Le film offre un point de vue unique sur le thriller (un genre que vous avez également reformulé dans Terminal Sud), en étant extrêmement réaliste. Comment avez-vous conçu votre travail sur ce genre ? Aviez-vous des références précises ?

 C’est par la télévision que la culture cinématographique m’a été essentiellement transmise. Je me suis nourri de films de gangsters qui y étaient diffusés tard le soir, dans des émissions de télévision publique telles que Le cinéma de minuit. C’est ainsi que j’ai remarqué que, la plupart du temps, les polars étaient appesantis par l’enquête policière et laissaient peu de place aux réalités sensibles et vivantes auxquelles se confrontaient les personnages. Un de mes cinéastes préférés est Melville, même si la représentation qu’il donne de ses personnages, dans Le Samouraï par exemple, exclut la question de leur condition sociale. Les miens apparaissent pleinement comme des enfants des quartiers populaires, ils sont totalement incorporés dans les rapports de classe.

Les espaces sont essentiels dans votre manière de faire du cinéma, dans la façon dont le paysage affecte directement le comportement des personnages. Nous sommes particulièrement intrigués par la manière dont vous filmez l’idée de communauté dans Le Gang des Bois du Temple. Pourriez-vous nous en parler ?

Les paysages, quels qu’ils soient, ruraux ou urbains, sauvages ou domestiques, nous influencent directement… Voire, nous déterminent. Ils sont souvent le reflet des divisions sociales où se joue de façon impalpable, invisible, la lutte des classes. Aujourd’hui, par exemple, avec la politique urbaine mise en place, on détruit des quartiers populaires, on expulse les travailleurs des centres-villes et on explose les cités à coup de dynamite, afin d’empêcher toute forme de conscience collective, politique, de s’agréger, de s’animer et de s’élever.

Ce sont plus de 20 ans qui se sont écoulés depuis votre premier film, Wesh wesh, qu’est-ce qui se passe ? En quoi était-il important de revenir, aujourd’hui, sur les quartiers populaires ?

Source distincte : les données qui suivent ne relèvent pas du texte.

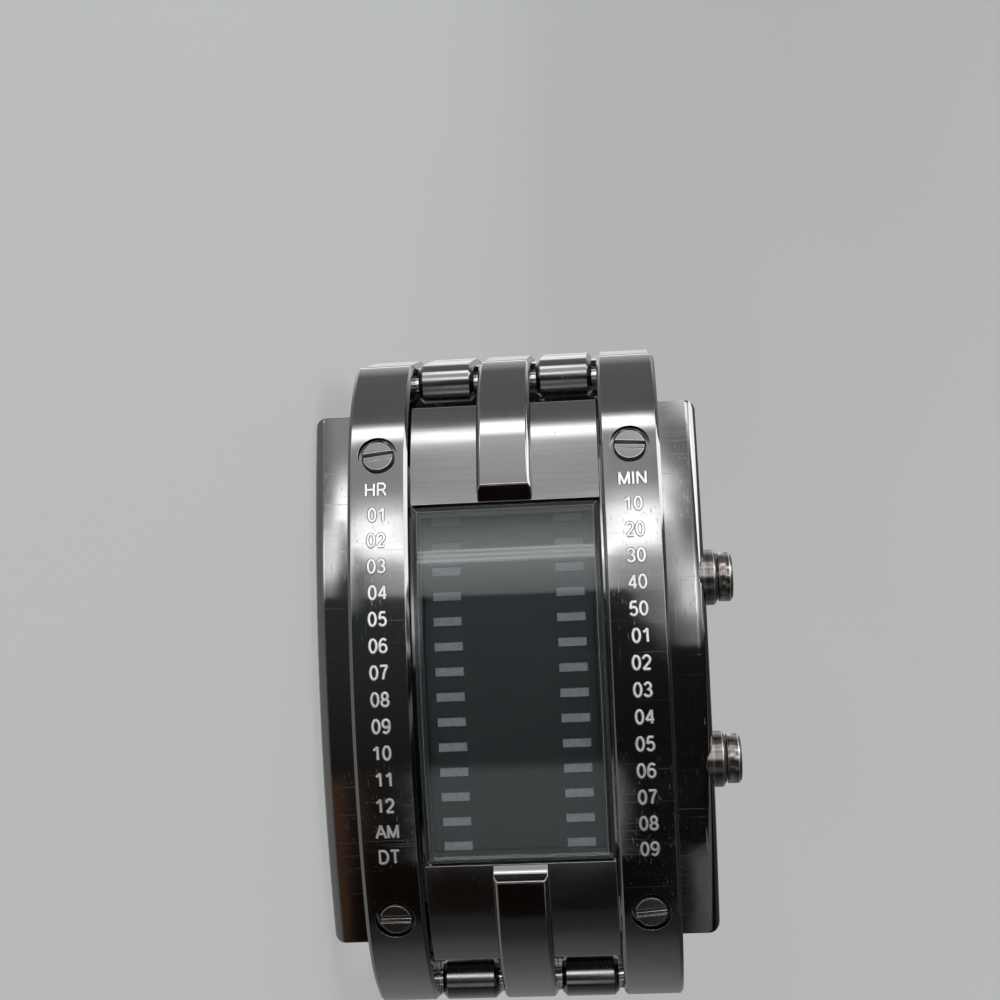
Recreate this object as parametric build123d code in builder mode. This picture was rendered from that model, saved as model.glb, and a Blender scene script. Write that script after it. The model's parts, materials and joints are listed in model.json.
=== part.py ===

Parce que dans les quartiers populaires, il y a encore plein de cinéma ! C’est là qu’une grande partie du prolétariat réside, peuplé des minorités du monde entier. Certes, il n’est plus le même qu’autrefois, quand il était structuré autour d’associations, de partis et de syndicats, et se trouve plus fragmenté, plus isolé, à présent qu’il est privé d’outils politiques essentiels et divisé par des idéologies réactionnaires et nauséabondes. Cependant, contrairement aux oligarchies avides de pouvoir et d’argent qui nous terrifient en fomentant des guerres, des famines et les pires des atrocités, ce prolétariat rêve toujours d’une vie paisible et fraternelle. Les gens ont des vies simples, des aspirations simples… Ils vivent et ils meurent ensemble, comme les membres du gang des Bois du Temple.